■ Task prompt ■
Please give the listing again in its entirety, exactly as written.

■ Data provided ■
──────────────────────────────

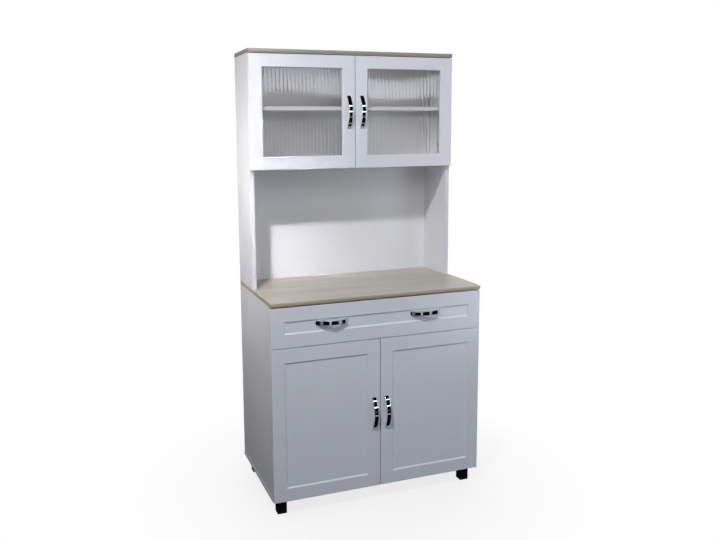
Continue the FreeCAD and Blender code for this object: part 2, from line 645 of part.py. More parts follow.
def upper_doors():
    """A glazed frame with a pane, clips, hinge cups and a handle, and its mirror image."""
    cups, handle, screws, tools = door_hardware("upper", "glass_stile")
    x0, x1 = "-front_outer + glass_stile", "-front_inner - glass_stile"
    z0, z1 = "upper_door_bottom + glass_rail", "upper_door_top - glass_rail"
    mouth = bevelled_hole(x0, x1, z0, z1, "upper_face", "glass_bevel", "glass_bevel")
    opening = box(x0, x1, "upper_face", "upper_back + overrun", z0, z1)
    lap = "(pane_lap + pane_play)"
    rebate = box(f"{x0} - {lap}", f"{x1} + {lap}", "upper_back - pane_board", "upper_back + overrun",
                 f"{z0} - {lap}", f"{z1} + {lap}")
    pane = box(f"{x0} - pane_lap", f"{x1} + pane_lap", "upper_back - pane_board", "upper_back",
               f"{z0} - pane_lap", f"{z1} + pane_lap")
    clips = []
    for x, sign in ((f"{x0} - pane_lap", "-"), (f"{x1} + pane_lap", "+")):
        for z in (f"{z0} + clip_end_inset", f"{z1} - clip_end_inset"):
            across = stretch(f"{x} {OPPOSITE[sign]} clip_lap", sign, "clip_width")
            plate = box(*across, "upper_back", "upper_back + clip_board", f"{z} - clip_width / 2",
                        f"{z} + clip_width / 2")
            spot = (f"{x} {sign} (clip_width - clip_lap) / 2", z)
            seat = "upper_back + clip_board"
            bore = screw("Y", seat, *spot, CLIP_SCREW, "-", bore=True)
            clips.append(cut(plate, bore))
            tools.append(bore)
            screws.append(screw("Y", seat, *spot, CLIP_SCREW, "-"))
    pieces = {
        "frame": cut(door_blank("upper"), mouth, opening, rebate, *tools),
        "pane": pane, "pane_clips": group(clips), "hinge_cups": group(cups), "handle": handle,
        "screws": group(screws),
    }
    for name, item in pieces.items():
        left = node(f"upper_left_{name}", item)
        node(f"upper_right_{name}", mirror(left))


def lower_doors():
    """A routed panel with hinge cups and a handle, and its mirror image."""
    cups, handle, screws, tools = door_hardware("lower", "panel_stile")
    recess = bevelled_hole(
        "-front_outer + panel_stile + panel_bevel", "-front_inner - panel_stile - panel_bevel",
        "lower_door_bottom + panel_bottom_rail + panel_bevel",
        "lower_door_top - panel_top_rail - panel_bevel",
        "lower_face", "panel_recess", "panel_bevel")
    pieces = {
        "panel": cut(door_blank("lower"), recess, *tools),
        "hinge_cups": group(cups), "handle": handle, "screws": group(screws),
    }
    for name, item in pieces.items():
        left = node(f"lower_left_{name}", item)
        node(f"lower_right_{name}", mirror(left))


def hinges_on_carcass():
    """Mounting plates, arms and screws on the side panels, and the links that turn with the doors."""
    plates = []
    arms = []
    screws = []
    for tier, front in (("upper", "hutch_front"), ("lower", "base_front")):
        links = []
        for z in hinge_heights(tier):
            plates.append(hinge_plate(z, front))
            arms.append(hinge_arm(z, f"{tier}_back"))
            links.append(hinge_link(z, f"{tier}_back"))
            screws += plate_screws(z, front)
        left = node(f"{tier}_left_hinge_links", group(links))
        node(f"{tier}_right_hinge_links", mirror(left))
    node("hinge_plates", group(plates + [mirror(plate) for plate in plates]))
    node("hinge_arms", group(arms + [mirror(arm) for arm in arms]))
    return screws


def bumpers():
    """Soft dots on the front edges of the lying boards, which the doors and the drawer close against."""
    edges = (("base_front", "foot_height"), ("base_front", "divider_bottom"), ("hutch_front", "niche_top"))
    dots = [rod("Y", "bumper_radius", f"{front} - bumper_board", front, "-bumper_in",
                f"{bottom} + carcass_board / 2") for front, bottom in edges]
    node("door_bumpers", group(dots + [mirror(dot) for dot in dots]))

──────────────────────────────

■ Reply to the exercise ■
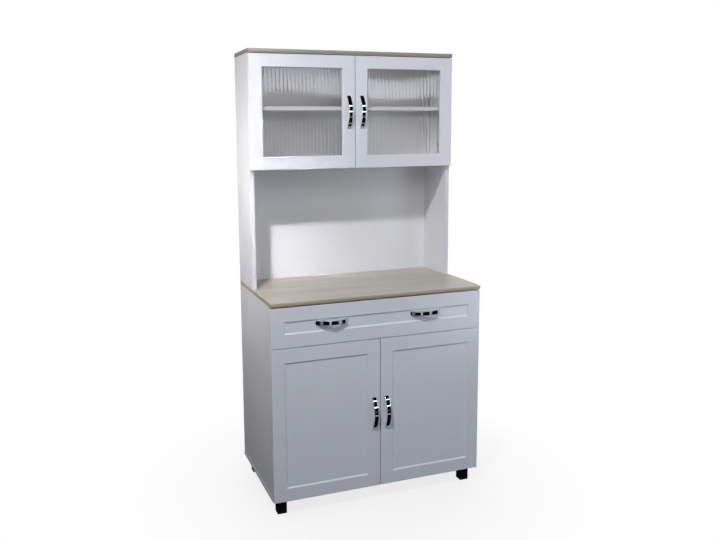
Continue the FreeCAD and Blender code for this object: part 2, from line 645 of part.py. More parts follow.
def upper_doors():
    """A glazed frame with a pane, clips, hinge cups and a handle, and its mirror image."""
    cups, handle, screws, tools = door_hardware("upper", "glass_stile")
    x0, x1 = "-front_outer + glass_stile", "-front_inner - glass_stile"
    z0, z1 = "upper_door_bottom + glass_rail", "upper_door_top - glass_rail"
    mouth = bevelled_hole(x0, x1, z0, z1, "upper_face", "glass_bevel", "glass_bevel")
    opening = box(x0, x1, "upper_face", "upper_back + overrun", z0, z1)
    lap = "(pane_lap + pane_play)"
    rebate = box(f"{x0} - {lap}", f"{x1} + {lap}", "upper_back - pane_board", "upper_back + overrun",
                 f"{z0} - {lap}", f"{z1} + {lap}")
    pane = box(f"{x0} - pane_lap", f"{x1} + pane_lap", "upper_back - pane_board", "upper_back",
               f"{z0} - pane_lap", f"{z1} + pane_lap")
    clips = []
    for x, sign in ((f"{x0} - pane_lap", "-"), (f"{x1} + pane_lap", "+")):
        for z in (f"{z0} + clip_end_inset", f"{z1} - clip_end_inset"):
            across = stretch(f"{x} {OPPOSITE[sign]} clip_lap", sign, "clip_width")
            plate = box(*across, "upper_back", "upper_back + clip_board", f"{z} - clip_width / 2",
                        f"{z} + clip_width / 2")
            spot = (f"{x} {sign} (clip_width - clip_lap) / 2", z)
            seat = "upper_back + clip_board"
            bore = screw("Y", seat, *spot, CLIP_SCREW, "-", bore=True)
            clips.append(cut(plate, bore))
            tools.append(bore)
            screws.append(screw("Y", seat, *spot, CLIP_SCREW, "-"))
    pieces = {
        "frame": cut(door_blank("upper"), mouth, opening, rebate, *tools),
        "pane": pane, "pane_clips": group(clips), "hinge_cups": group(cups), "handle": handle,
        "screws": group(screws),
    }
    for name, item in pieces.items():
        left = node(f"upper_left_{name}", item)
        node(f"upper_right_{name}", mirror(left))


def lower_doors():
    """A routed panel with hinge cups and a handle, and its mirror image."""
    cups, handle, screws, tools = door_hardware("lower", "panel_stile")
    recess = bevelled_hole(
        "-front_outer + panel_stile + panel_bevel", "-front_inner - panel_stile - panel_bevel",
        "lower_door_bottom + panel_bottom_rail + panel_bevel",
        "lower_door_top - panel_top_rail - panel_bevel",
        "lower_face", "panel_recess", "panel_bevel")
    pieces = {
        "panel": cut(door_blank("lower"), recess, *tools),
        "hinge_cups": group(cups), "handle": handle, "screws": group(screws),
    }
    for name, item in pieces.items():
        left = node(f"lower_left_{name}", item)
        node(f"lower_right_{name}", mirror(left))


def hinges_on_carcass():
    """Mounting plates, arms and screws on the side panels, and the links that turn with the doors."""
    plates = []
    arms = []
    screws = []
    for tier, front in (("upper", "hutch_front"), ("lower", "base_front")):
        links = []
        for z in hinge_heights(tier):
            plates.append(hinge_plate(z, front))
            arms.append(hinge_arm(z, f"{tier}_back"))
            links.append(hinge_link(z, f"{tier}_back"))
            screws += plate_screws(z, front)
        left = node(f"{tier}_left_hinge_links", group(links))
        node(f"{tier}_right_hinge_links", mirror(left))
    node("hinge_plates", group(plates + [mirror(plate) for plate in plates]))
    node("hinge_arms", group(arms + [mirror(arm) for arm in arms]))
    return screws


def bumpers():
    """Soft dots on the front edges of the lying boards, which the doors and the drawer close against."""
    edges = (("base_front", "foot_height"), ("base_front", "divider_bottom"), ("hutch_front", "niche_top"))
    dots = [rod("Y", "bumper_radius", f"{front} - bumper_board", front, "-bumper_in",
                f"{bottom} + carcass_board / 2") for front, bottom in edges]
    node("door_bumpers", group(dots + [mirror(dot) for dot in dots]))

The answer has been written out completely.